Gowshihan Sriharan: Awesome. And on the performance side, I will make this my last question. On the performance side, I know it is been compressed around 20% to around 14% in Q1. Help us understand how much of that direct oil polymer input cost sensitivity is that for the segment? So roughly, you know, what if a $10 move in oil needs to what does that mean to performance EBITDA margins?
Donald A. Nolan: About if I just, I am gonna go this direction. So first of all, I am we are really pleased the growth that segment has displayed over the past quarters. You know, but UW integration was very successful. Yes. In the in the current quarter, we saw input costs rise quite a bit and, you know, specifically related to the petrochemical derived products like you suggested, as well as aluminum costs impact that segment. You know, we implemented some both pricing and some price increases as well as surcharges. In the quarter, but we are expecting that to impact later on in the year.
And, you know, to the extent that those input costs continue to increase, we will continue those activities.
Gowshihan Sriharan: Awesome. Thank you, guys. Appreciate you taking my time. I will pass it on.

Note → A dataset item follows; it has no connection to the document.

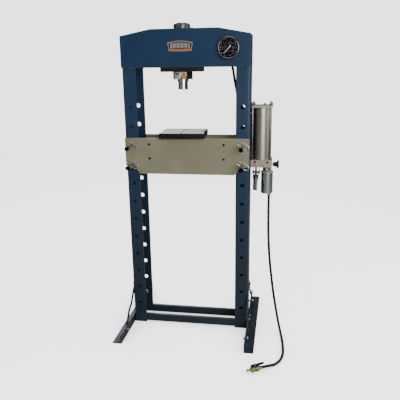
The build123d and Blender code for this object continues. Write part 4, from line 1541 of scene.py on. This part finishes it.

Operator: I am not showing any further questions at this time. I would like to turn the call back over to Donald for any further remarks.
Donald A. Nolan: In closing, I continue to be encouraged by the progress we are making and the actions we are taking across the business. I wanna thank our employees for their hard work and commitment. They play a critical role in supporting our customers and strengthening our company every day. We are building Apogee with discipline and ambition, improving performance today while positioning the company for stronger, more durable growth over time. I am grateful for our employees, confident in our strategy, and energized by what lies ahead. Thank you for your continued interest and support.
Operator: Thank you, ladies and gentlemen. This does conclude today's presentation. We thank you for your You may now disconnect, and have a wonderful day.